La commission des sanctions estime que la société aurait dû rendre publique plus tôt l'information. Nous ne détaillerons pas ici cette affaire, qui a d'ailleurs été brillamment relatée ici. En revanche, nous allons nous pencher sur l'un des événements qui l'ont provoqué, sous l'angle de la sécurité.
 
Pourquoi la sécurité ? Remontons à la journée du 15 juillet 2014, et prenons place dans un Eurostar Londres-Paris. Ce jour-là, un banquier de Lazard est du voyage. Il est alors conseiller d'Iliad pour le projet sur T-Mobile US, une opération connue d'un nombre très restreint de personnes. C'est d'ailleurs sur ce dossier qu'il travaille pendant le trajet d'un peu moins de 2h30, en utilisant ponctuellement ses téléphones. Pas pour passer des coups de fil, non, mais pour envoyer des messages écrits. Il ne s'intéresse pas vraiment à son voisin de siège, qui ne porte pas l'uniforme standard de la City. Mais l'habit ne fait pas le moine et la place d'à côté est occupée par un banquier d'UBS "en civil". D'un œil, il capte des bribes d'échanges écrits par le banquier de Lazard. Notamment le fait que Xavier Niel est censé "devenir CEO de T-Mobile".
 
Soupçonnant qu'il se trame quelque chose d'important, notre espion improvisé transmet les informations à l'un de ses collègues spécialisé dans les télécoms. Lequel comprend vite de quoi il retourne et s'empresse de monter une équipe spéciale constituée de quatorze banquiers d'UBS pour aller proposer à Iliad un financement. Aucun des trois protagonistes d'origine n'a retiré d'avantage personnel, mais la commission des sanctions a mis en cause les deux banquiers d'UBS pour avoir agi en dehors de leurs fonctions normales en partageant l'information avec leurs collègues.

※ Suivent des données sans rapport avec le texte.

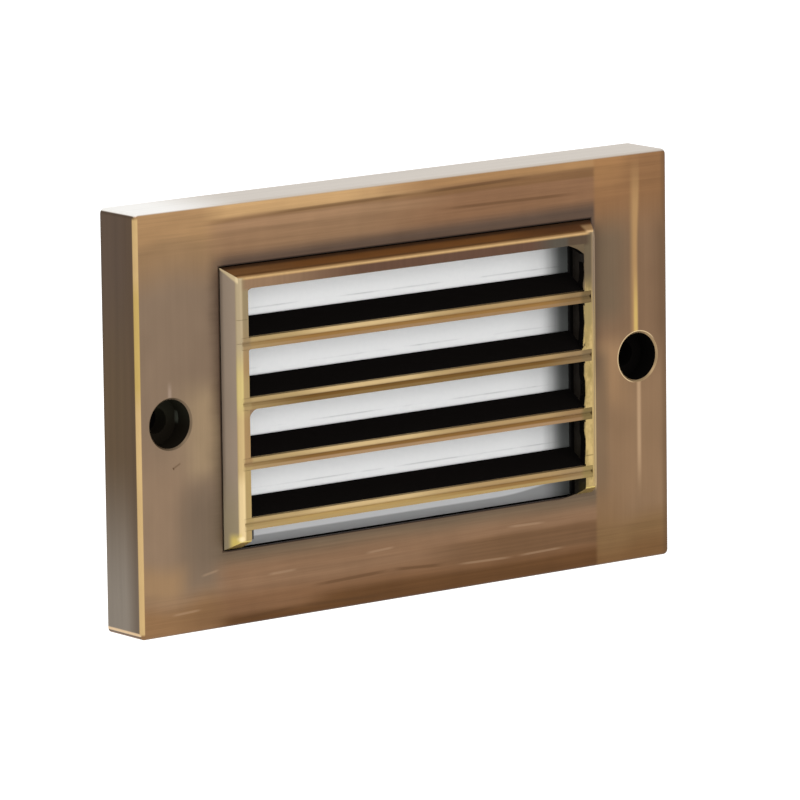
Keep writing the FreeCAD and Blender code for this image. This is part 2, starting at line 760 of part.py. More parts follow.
def make_driver_board():
    body = new_body("driver_board")

    def board(sketch):
        draw_box(sketch, "driver_left", "driver_left + driver_width",
                 f"-{DRIVER_HALF}", DRIVER_HALF)
        circles(DRIVER_POSTS, "driver_shank + thread_gap")(sketch)
    pad_inward(body, DRIVER_FRONT, DRIVER_BACK, board)
    return body


def on_board(across, up):
    """A place on the driver board, as shares of its width and height from its middle."""
    return (f"(driver_left + driver_width * {0.5 + across})", f"(2 * {DRIVER_HALF} * {up})")


def make_driver_choke():
    """Drum core: a round winding between two square cheeks."""
    body = new_body("driver_choke")
    place = [on_board(0.06, -0.26)]
    top = f"({DRIVER_FRONT} - choke_height)"
    pad_inward(body, top, DRIVER_FRONT, circles(place, "choke_core"))
    pad_inward(body, top, f"({top} + choke_cheek)", squares(place, "choke_half"))
    pad_inward(body, f"({DRIVER_FRONT} - choke_cheek)", DRIVER_FRONT, squares(place, "choke_half"))
    return body


def make_driver_capacitor():
    """Upright can with a bevelled top edge."""
    body = new_body("driver_capacitor")
    top = f"({DRIVER_FRONT} - capacitor_height)"
    can = pad_inward(body, top, DRIVER_FRONT, circles([on_board(0.06, 0.27)], "capacitor_radius"))
    edge_feature(body, "Chamfer", "capacitor_bevel", can, [face_at(can, value(top))])
    return body


def make_board_box(label, place, width, height, thickness):
    """A moulded package seated on the driver board."""
    body = new_body(label)
    across, up = place

    def package(sketch):
        draw_box(sketch, f"{across} - {width} / 2", f"{across} + {width} / 2",
                 f"{up} - {height} / 2", f"{up} + {height} / 2")
    pad_inward(body, f"({DRIVER_FRONT} - {thickness})", DRIVER_FRONT, package)
    return body


TERMINAL_PLACE = ("(driver_left + terminal_width / 2 + 0.4)", "0")
TERMINAL_POLES = [(TERMINAL_PLACE[0], f"{side} * terminal_height / 4") for side in (-1, 1)]
TERMINAL_TOP = f"({DRIVER_FRONT} - terminal_thickness)"
WELL_FLOOR = f"({TERMINAL_TOP} + terminal_thickness / 3)"


def make_terminal_block():
    """Two-pole block: screw wells on top and square wire mouths in its left side."""
    body = make_board_box("terminal_block", TERMINAL_PLACE, "terminal_width", "terminal_height",
                          "terminal_thickness")
    cut_inward(body, TERMINAL_TOP, WELL_FLOOR, circles(TERMINAL_POLES, "terminal_well"))
    sketch = sketch_on(body, "YZ_Plane", f"({TERMINAL_PLACE[0]} - terminal_width / 2)")
    squares([(f"({DRIVER_FRONT} - terminal_thickness / 3)", up) for across, up in TERMINAL_POLES],
            "terminal_mouth")(sketch)
    extrude(body, sketch, "Pocket", "terminal_width / 2", backwards=True)
    return body


def make_terminal_screws():
    """Slotted clamp screws at the bottom of the wells."""
    body = new_body("terminal_screws")
    top = f"({WELL_FLOOR} - terminal_screw)"
    pad_inward(body, top, WELL_FLOOR, circles(TERMINAL_POLES, "terminal_screw"))
    cut_slots(body, TERMINAL_POLES, "terminal_screw", top, f"({WELL_FLOOR} - terminal_screw / 2)")
    return body


# ---------------------------------------------------------------- the cable gland

HEX_FRONT = "(box_depth + washer_thickness)"
HEX_BACK = f"({HEX_FRONT} + gland_hex_height)"


def make_gland_body():
    """Threaded stem through the housing's floor, a hexagon outside it and a neck."""
    body = new_body("gland_body")
    pad_inward(body, HEX_FRONT, HEX_BACK,
               lambda sketch: draw_hexagon(sketch, "gland_across", "0", "gland_flats"))
    pad_inward(body, f"({FLOOR} - gland_inside)", HEX_FRONT, circles(GLAND_PLACE, "gland_thread"))
    pad_inward(body, HEX_BACK, f"({HEX_BACK} + gland_neck_length)", circles(GLAND_PLACE, "gland_neck"))
    cut_inward(body, f"({FLOOR} - gland_inside)", f"({HEX_BACK} + gland_neck_length)",
               circles(GLAND_PLACE, "gland_bore"))
    return body


def make_gland_washer():
    body = new_body("gland_washer")

    def ring(sketch):
        circles(GLAND_PLACE, "gland_thread + gland_hole_gap + washer_width")(sketch)
        circles(GLAND_PLACE, "gland_thread")(sketch)
    pad_inward(body, "box_depth", HEX_FRONT, ring)
    return body


def make_gland_locknut():
    body = new_body("gland_locknut")

    def ring(sketch):
        draw_hexagon(sketch, "gland_across", "0", "locknut_flats")
        circles(GLAND_PLACE, "gland_thread")(sketch)
    pad_inward(body, f"({FLOOR} - locknut_height)", FLOOR, ring)
    return body


def make_gland_seal():
    """Rubber sleeve in the neck that closes on the cable."""
    body = new_body("gland_seal")

    def ring(sketch):
        circles(GLAND_PLACE, "gland_bore")(sketch)
        circles(GLAND_PLACE, "cable_hole")(sketch)
    end = f"({HEX_BACK} + gland_neck_length)"
    pad_inward(body, f"({end} - seal_length)", end, ring)
    return body


def make_gland_nut():
    """Dome nut over the neck: a hexagon with a round nose and the cable's hole."""
    body = new_body("gland_nut")
    nose = f"({HEX_BACK} + dome_length)"
    pad_inward(body, f"({HEX_BACK} + dome_gap)", f"({nose} - dome_length / 3)",
               lambda sketch: draw_hexagon(sketch, "gland_across", "0", "dome_flats"))
    pad_inward(body, f"({nose} - dome_length / 3)", nose, circles(GLAND_PLACE, "dome_flats / 2 - 0.5"))
    cut_inward(body, f"({HEX_BACK} + dome_gap)", f"({HEX_BACK} + gland_neck_length)",
               circles(GLAND_PLACE, "gland_neck + dome_gap"))
    cut_inward(body, f"({HEX_BACK} + gland_neck_length)", nose, circles(GLAND_PLACE, "dome_hole"))
    return body


# ---------------------------------------------------------------- build, check and write

nodes = [make_face_plate(), make_louver_frame()]
nodes += [make_louver_blade(number) for number in range(BLADE_COUNT)]
nodes += [
    make_lens(),
    make_lens_gasket(),
    make_lens_retainer(),
    make_screws("retainer_screws", RETAINER_SCREWS, RETAINER_BACK, "retainer_head",
                "retainer_head_height", "retainer_shank", "retainer_shank_length", True),
    make_rear_housing(),
    make_housing_seal(),
    make_wall_gasket(),
    make_reflector_tray(),
    make_led_board(),
    make_led_emitters(),
    make_heat_spreader(),
    make_screws("board_screws", ENGINE_POSTS, TRAY_SEAT, "board_head",
                "board_head_height", "board_shank", "board_shank_length", False),
    make_driver_board(),
    make_driver_choke(),
    make_driver_capacitor(),
    make_board_box("driver_rectifier", on_board(0.32, -0.10), "rectifier_width", "rectifier_height",
                   "rectifier_thickness"),
    make_board_box("driver_chip", on_board(0.30, 0.16), "chip_width", "chip_height",
                   "chip_thickness"),
    make_screws("driver_screws", DRIVER_POSTS, DRIVER_FRONT, "driver_head",
                "driver_head_height", "driver_shank", "driver_shank_length", False),
    make_terminal_block(),
    make_terminal_screws(),
    make_gland_body(),
    make_gland_washer(),
    make_gland_locknut(),
    make_gland_seal(),
    make_gland_nut(),
]
doc.recompute()

for item in doc.Objects:
    if "Invalid" in item.State or "Error" in item.State:
        raise RuntimeError(f"{item.Label} failed: {item.State}")
for node in nodes:
    if node.Shape.isNull() or not node.Shape.isValid() or not node.Shape.Solids:
        raise RuntimeError(f"{node.Label} has no valid solid")

os.makedirs("parts", exist_ok=True)
for node in nodes:
    node.Shape.exportStep(f"parts/{node.Label}.step")
    print(f"{node.Label}: {len(node.Shape.Solids)} solid(s), {node.Shape.Volume:.1f} mm3")
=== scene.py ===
"""Looks of the louvred step light: its finishes, small worn details, light and camera.

Lengths are in millimetres in the part's own frame: X to the right seen from the front, Z up
and Y into the wall. MM turns them into Blender's metres. The floor and the lamps are placed
in metres.
"""
import json
import math

import bpy
from mathutils import Matrix, Vector


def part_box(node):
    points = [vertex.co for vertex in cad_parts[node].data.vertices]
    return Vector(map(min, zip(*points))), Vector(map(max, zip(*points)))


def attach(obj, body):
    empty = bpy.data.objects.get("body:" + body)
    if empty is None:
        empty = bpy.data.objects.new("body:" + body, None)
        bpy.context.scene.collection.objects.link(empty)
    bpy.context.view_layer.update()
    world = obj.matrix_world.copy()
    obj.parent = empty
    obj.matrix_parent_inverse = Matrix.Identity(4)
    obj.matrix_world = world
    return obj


MM = 0.001

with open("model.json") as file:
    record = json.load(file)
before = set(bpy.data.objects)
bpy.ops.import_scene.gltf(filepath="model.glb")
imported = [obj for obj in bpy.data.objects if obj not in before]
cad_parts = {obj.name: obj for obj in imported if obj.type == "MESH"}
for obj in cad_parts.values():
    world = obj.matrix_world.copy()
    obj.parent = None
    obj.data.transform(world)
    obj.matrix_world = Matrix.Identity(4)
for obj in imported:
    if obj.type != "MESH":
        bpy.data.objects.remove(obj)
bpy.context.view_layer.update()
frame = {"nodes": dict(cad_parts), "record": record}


# ---------------------------------------------------------------- places taken from the frame

def corners(node):
    """Lowest and highest corners of a node, in millimetres."""
    low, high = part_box(node)
    return low / MM, high / MM


PLATE_LOW, PLATE_HIGH = corners("face_plate")
PLATE_FRONT = PLATE_LOW.y
PLATE_X = PLATE_HIGH.x
PLATE_Z = PLATE_HIGH.z
FRAME_FRONT = corners("louver_frame")[0].y
LENS_FRONT = corners("lens")[0].y
BLADE_NUMBERS = (1, 2, 3, 4)
BLADE_FEET = [corners(f"louver_blade_{number}")[0].z for number in BLADE_NUMBERS]

# Sizes of the same pieces that their boxes don't give. The window is the cut in the plate,
# the opening is the one inside the frame's bars, and BLADE_RISE is how far a blade climbs
# from its front edge to its back.
SCREW_X = 53.2
SCREW_BORE = 2.3
COUNTERBORE = 4.4
COUNTERBORE_DEPTH = 4.6
BORE_BEVEL = 0.3
WINDOW_X = 42.0
WINDOW_TOP = 26.7
WINDOW_FOOT = -24.05
OPENING_X = 38.15
OPENING_TOP = 22.95
FRAME_DRAFT = 1.6
BLADE_EDGE = 2.1
BLADE_RISE = 3.07


# ---------------------------------------------------------------- colour and node tools

def srgb(red, green, blue):
    """A display colour, 0 to 255, as the linear colour that a shader takes."""
    def linear(level):
        level /= 255
        return level / 12.92 if level <= 0.04045 else ((level + 0.055) / 1.055) ** 2.4
    return (linear(red), linear(green), linear(blue), 1.0)


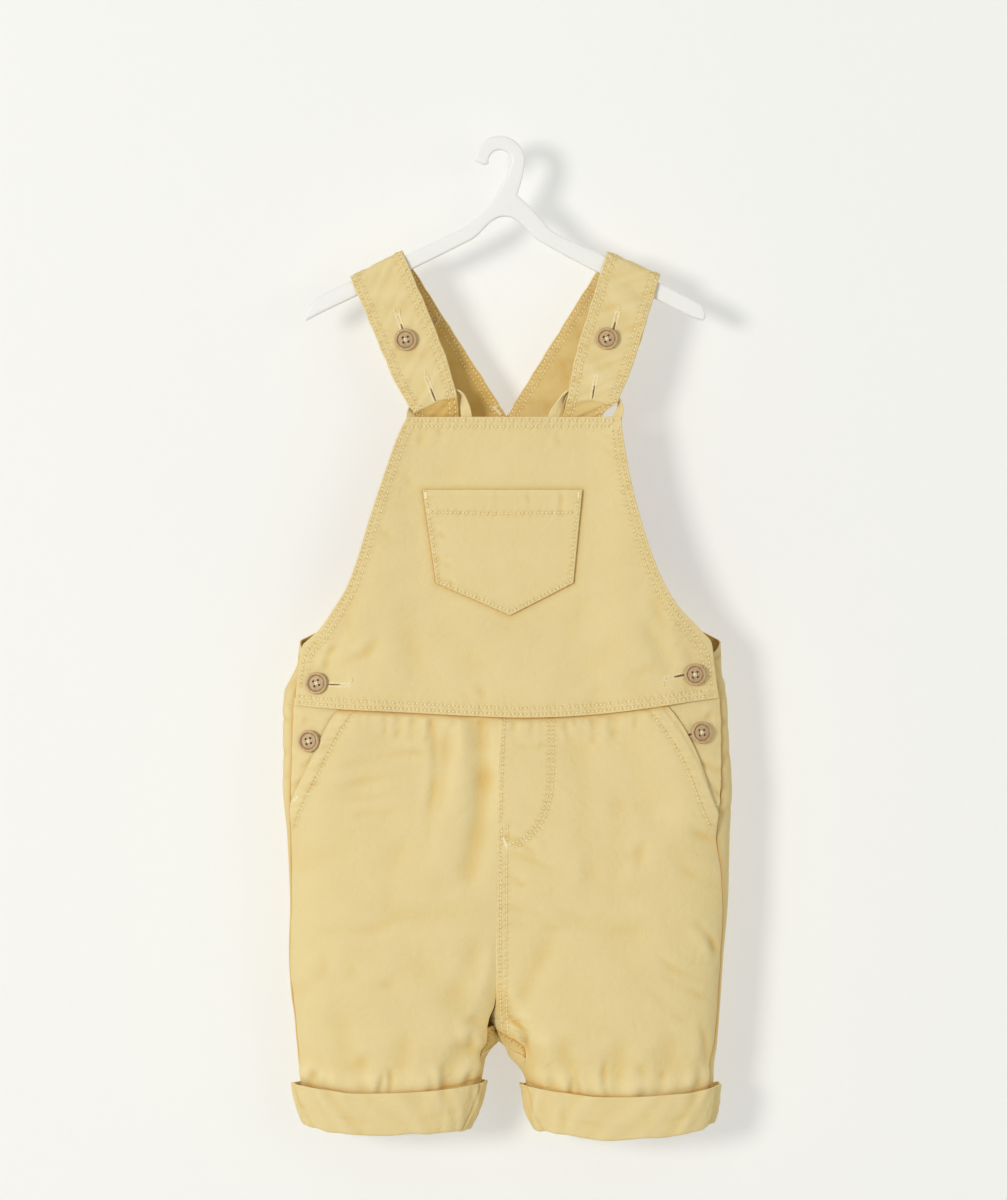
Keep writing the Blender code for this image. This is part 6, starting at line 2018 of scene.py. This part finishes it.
class DungareesCloth(bpy.types.PropertyGroup):
    colour: FloatVectorProperty(
        name="Colour", description="Colour of the twill", subtype="COLOR", size=3,
        default=(0.805, 0.668, 0.362), min=0.0, max=1.0,
    )
    rib_pitch: FloatProperty(
        name="Rib pitch", description="Distance between the diagonal ribs, in millimetres", default=0.62
    )
    rib_angle: FloatProperty(
        name="Rib angle", description="Slope of the diagonal ribs, in degrees", default=58.0
    )
    relief: FloatProperty(
        name="Relief", description="Strength of the weave's relief", default=0.55, subtype="FACTOR",
        min=0.0, max=1.0,
    )
    crumple: FloatProperty(
        name="Crumple", description="Strength of the small folds", default=0.7, subtype="FACTOR",
        min=0.0, max=1.0,
    )
    # Painted shade: the power that deepens the colour of the reverse and of other places in deep shade
    reverse_shade_depth: FloatProperty(
        name="Depth of the reverse", description="Power that deepens the colour of the reverse", default=1.7
    )
    sheen: FloatProperty(
        name="Sheen", description="Soft light on the cloth's nap", default=0.22, subtype="FACTOR",
        min=0.0, max=1.0,
    )


class DungareesThread(bpy.types.PropertyGroup):
    colour: FloatVectorProperty(
        name="Colour", description="Colour of the sewing thread", subtype="COLOR", size=3,
        default=(0.95, 0.85, 0.58), min=0.0, max=1.0,
    )
    stitch_length: FloatProperty(
        name="Stitch length", description="From needle hole to needle hole, in millimetres", default=2.5
    )
    stitch_gap: FloatProperty(
        name="Gap", description="Bare cloth between two stitches, in millimetres", default=0.55
    )


class DungareesHardware(bpy.types.PropertyGroup):
    button_colour: FloatVectorProperty(
        name="Buttons", description="Colour of the wooden buttons", subtype="COLOR", size=3,
        default=(0.60, 0.425, 0.235), min=0.0, max=1.0,
    )
    hanger_colour: FloatVectorProperty(
        name="Hanger", description="Colour of the hanger's plastic", subtype="COLOR", size=3,
        default=(0.86, 0.86, 0.85), min=0.0, max=1.0,
    )


class DungareesStage(bpy.types.PropertyGroup):
    wall_colour: FloatVectorProperty(
        name="Wall", description="Colour of the wall and floor", subtype="COLOR", size=3,
        default=(0.567, 0.554, 0.480), min=0.0, max=1.0,
    )
    glow: FloatProperty(name="Glow", description="Light that the wall gives off itself", default=0.398)
    sky_colour: FloatVectorProperty(
        name="Sky", description="Colour of the light all round", subtype="COLOR", size=3,
        default=(0.93, 0.915, 0.85), min=0.0, max=1.0,
    )
    wall_distance: FloatProperty(
        name="Wall distance", description="From the hanger's middle to the wall, in millimetres", default=38.0
    )
    distance: FloatProperty(
        name="Camera distance", description="From the camera to the garment, in millimetres", default=3000.0
    )
    light: FloatProperty(name="Lamps", description="Strength of all lamps", default=1.0)
    sky: FloatProperty(name="Surroundings", description="Strength of the light all round", default=0.52)


# ------ operators


class Maker:
    """What the operators share."""

    bl_options = {"REGISTER", "UNDO"}


class DUNGAREES_OT_front_legs(Maker, bpy.types.Operator):
    """Front trouser panels with slanted pocket mouths, and their topstitching"""

    bl_idname = "dungarees.front_legs"
    bl_label = "Front legs"

    def execute(self, context):
        for side, word in SIDES:
            piece = dress(front_leg(side, word), "twill", f"front_leg_{word}")
            thread = sew_rows(f"front_leg_{word}_topstitch", piece, front_rows(side), seed=11 + side)
            dress(thread, "twill")
        return {"FINISHED"}


class DUNGAREES_OT_back_legs(Maker, bpy.types.Operator):
    """Back trouser panels, gathered by the elastic at the waist"""

    bl_idname = "dungarees.back_legs"
    bl_label = "Back legs"

    def execute(self, context):
        for side, word in SIDES:
            piece = dress(back_leg(side, word), "twill", f"back_leg_{word}")
            thread = sew_rows(
                f"back_leg_{word}_topstitch", piece, back_rows(side), from_behind=True, seed=31 + side
            )
            sewn_on = [dress(thread, "twill")]
            if side > 0:
                sewn_on.append(dress(crotch_seam(), "twill"))
        return {"FINISHED"}


class DUNGAREES_OT_pocket_facings(Maker, bpy.types.Operator):
    """Side pieces behind the slanted pocket mouths"""

    bl_idname = "dungarees.pocket_facings"
    bl_label = "Pocket facings"

    def execute(self, context):
        for side, word in SIDES:
            piece = dress(pocket_facing(side, word), "twill", f"pocket_facing_{word}")
        return {"FINISHED"}


class DUNGAREES_OT_bib(Maker, bpy.types.Operator):
    """Bib with curved armhole edges, double-stitched all round"""

    bl_idname = "dungarees.bib"
    bl_label = "Bib"

    def execute(self, context):
        piece = dress(bib(), "twill", "bib")
        thread = dress(sew_rows("bib_topstitch", piece, bib_rows(), seed=41), "twill")
        return {"FINISHED"}


class DUNGAREES_OT_bib_pocket(Maker, bpy.types.Operator):
    """Patch pocket on the bib, with a hemmed mouth and a pointed foot"""

    bl_idname = "dungarees.bib_pocket"
    bl_label = "Bib pocket"

    def execute(self, context):
        piece = dress(bib_pocket(), "twill", "bib_pocket")
        thread = dress(sew_rows("bib_pocket_topstitch", piece, pocket_rows(), seed=51), "twill")
        return {"FINISHED"}


class DUNGAREES_OT_back_bodice(Maker, bpy.types.Operator):
    """Back panel above the waist, with its armhole edges"""

    bl_idname = "dungarees.back_bodice"
    bl_label = "Back bodice"

    def execute(self, context):
        piece = dress(back_bodice(), "twill", "back_bodice")
        thread = sew_rows(
            "back_bodice_topstitch", piece, bodice_rows(), from_behind=True, inside=True, seed=61
        )
        dress(thread, "twill")
        return {"FINISHED"}


class DUNGAREES_OT_cuffs(Maker, bpy.types.Operator):
    """Turned-up cuffs"""

    bl_idname = "dungarees.cuffs"
    bl_label = "Cuffs"

    def execute(self, context):
        for side, word in SIDES:
            piece = dress(cuff(side, word), "twill", f"cuff_{word}")
        return {"FINISHED"}


class DUNGAREES_OT_straps(Maker, bpy.types.Operator):
    """Shoulder straps, double-stitched along both edges"""

    bl_idname = "dungarees.straps"
    bl_label = "Straps"

    def execute(self, context):
        for word, rows, seed in (("right", RIGHT_STRAP, 1.0), ("left", LEFT_STRAP, 2.0)):
            piece = dress(strap(word, rows, seed), "twill", f"strap_{word}")
            thread = dress(sew_strap(word, rows, seed), "twill")
        return {"FINISHED"}


class DUNGAREES_OT_strap_loops(Maker, bpy.types.Operator):
    """Narrow cloth loops on the bib's upper edge"""

    bl_idname = "dungarees.strap_loops"
    bl_label = "Strap loops"

    def execute(self, context):
        for word, rows in (("right", RIGHT_LOOP), ("left", LEFT_LOOP)):
            dress(strap_loop(word, rows), "twill", f"strap_loop_{word}")
        return {"FINISHED"}


class DUNGAREES_OT_buttons(Maker, bpy.types.Operator):
    """Four-hole wooden buttons and the thread that holds them"""

    bl_idname = "dungarees.buttons"
    bl_label = "Buttons"

    def execute(self, context):
        mesh = button_mesh()
        for row in BUTTONS:
            wood, thread = button(row, mesh)
            dress(wood, "coconut_wood", row.node)
            dress(thread, "twill")
        return {"FINISHED"}


class DUNGAREES_OT_buttonholes(Maker, bpy.types.Operator):
    """Whip-stitched buttonholes and their loose thread ends"""

    bl_idname = "dungarees.buttonholes"
    bl_label = "Buttonholes"

    def execute(self, context):
        for piece in buttonholes():
            dress(piece, "twill")
        return {"FINISHED"}


class DUNGAREES_OT_hanger(Maker, bpy.types.Operator):
    """Flat white hanger with an open hook"""

    bl_idname = "dungarees.hanger"
    bl_label = "Hanger"

    def execute(self, context):
        dress(hanger(), "white_plastic", "hanger")
        return {"FINISHED"}


class DUNGAREES_OT_stage(Maker, bpy.types.Operator):
    """Camera, lamps, wall and floor"""

    bl_idname = "dungarees.stage"
    bl_label = "Stage"

    def execute(self, context):
        context.scene.view_settings.view_transform = "Standard"
        camera()
        lamps()
        sky()
        backdrop()
        return {"FINISHED"}


class DUNGAREES_PT_panel(bpy.types.Panel):
    """Settings and pieces of the dungarees"""

    bl_label = "Dungarees"
    bl_idname = "DUNGAREES_PT_panel"
    bl_space_type = "VIEW_3D"
    bl_region_type = "UI"
    bl_category = "Dungarees"

    def draw(self, context):
        for group in GROUPS:
            settings = getattr(context.scene, group)
            box = self.layout.box()
            for key in settings.bl_rna.properties.keys():
                if key not in ("rna_type", "name"):
                    box.prop(settings, key)
        for kind in OPERATORS:
            self.layout.operator(kind.bl_idname)


GROUPS = {
    "dungarees_cloth": DungareesCloth,
    "dungarees_thread": DungareesThread,
    "dungarees_hardware": DungareesHardware,
    "dungarees_stage": DungareesStage,
}
OPERATORS = (
    DUNGAREES_OT_hanger,
    DUNGAREES_OT_straps,
    DUNGAREES_OT_strap_loops,
    DUNGAREES_OT_bib,
    DUNGAREES_OT_bib_pocket,
    DUNGAREES_OT_back_bodice,
    DUNGAREES_OT_front_legs,
    DUNGAREES_OT_back_legs,
    DUNGAREES_OT_pocket_facings,
    DUNGAREES_OT_cuffs,
    DUNGAREES_OT_buttons,
    DUNGAREES_OT_buttonholes,
    DUNGAREES_OT_stage,
)


def register():
    for kind in (*GROUPS.values(), *OPERATORS, DUNGAREES_PT_panel):
        bpy.utils.register_class(kind)
    for name, kind in GROUPS.items():
        setattr(bpy.types.Scene, name, PointerProperty(type=kind))


def unregister():
    for name in GROUPS:
        delattr(bpy.types.Scene, name)
    for kind in reversed((*GROUPS.values(), *OPERATORS, DUNGAREES_PT_panel)):
        bpy.utils.unregister_class(kind)


def main():
    register()
    for kind in OPERATORS:
        group, name = kind.bl_idname.split(".")
        getattr(getattr(bpy.ops, group), name)()
    boxes = {"solids": SOLID_BOX, "scene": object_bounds()}
    sizes = {name: [list(corner) for corner in box] for name, box in boxes.items()}


if __name__ == "__main__":
    main()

La position finale de l'AMF, attendue dans les semaines à venir, sera très intéressante.
 
Humain, trop humain
 
Au-delà de sa dimension financière, cette affaire illustre très bien la nécessité de protéger ses informations, que vous soyez banquier d'affaires, dirigeant ou salarié. Les responsables de la sécurité informatique en entreprise savent très bien que la très grande majorité des compromissions est due à un comportement humain : ouverture d'un email vérolé, code de session scotché sous le PC portable… ou imprudence dans un lieu public. Pour en revenir à l'exemple du train, vous avez probablement déjà été l'auditeur passif d'une conversation entre collègues assis à deux sièges de vous, ou partagé sans le vouloir les discussions téléphoniques de votre voisin dans le TGV. Ce voisin qui vous a peut-être laissé en garde son PC allumé le temps d'aller aux toilettes ou à la voiture bar. Les informations ainsi obtenues ne sont pas forcément anodines, qui plus est sur des liaisons où les professionnels pullulent, comme l'Eurostar entre Londres et Paris.
 
Moralité ? Dans un monde hyperconnecté, protégez vos données avec les outils adéquats… mais restez aussi vigilants dans le monde réel, un coup d'œil par-dessus l'épaule est si vite arrivé.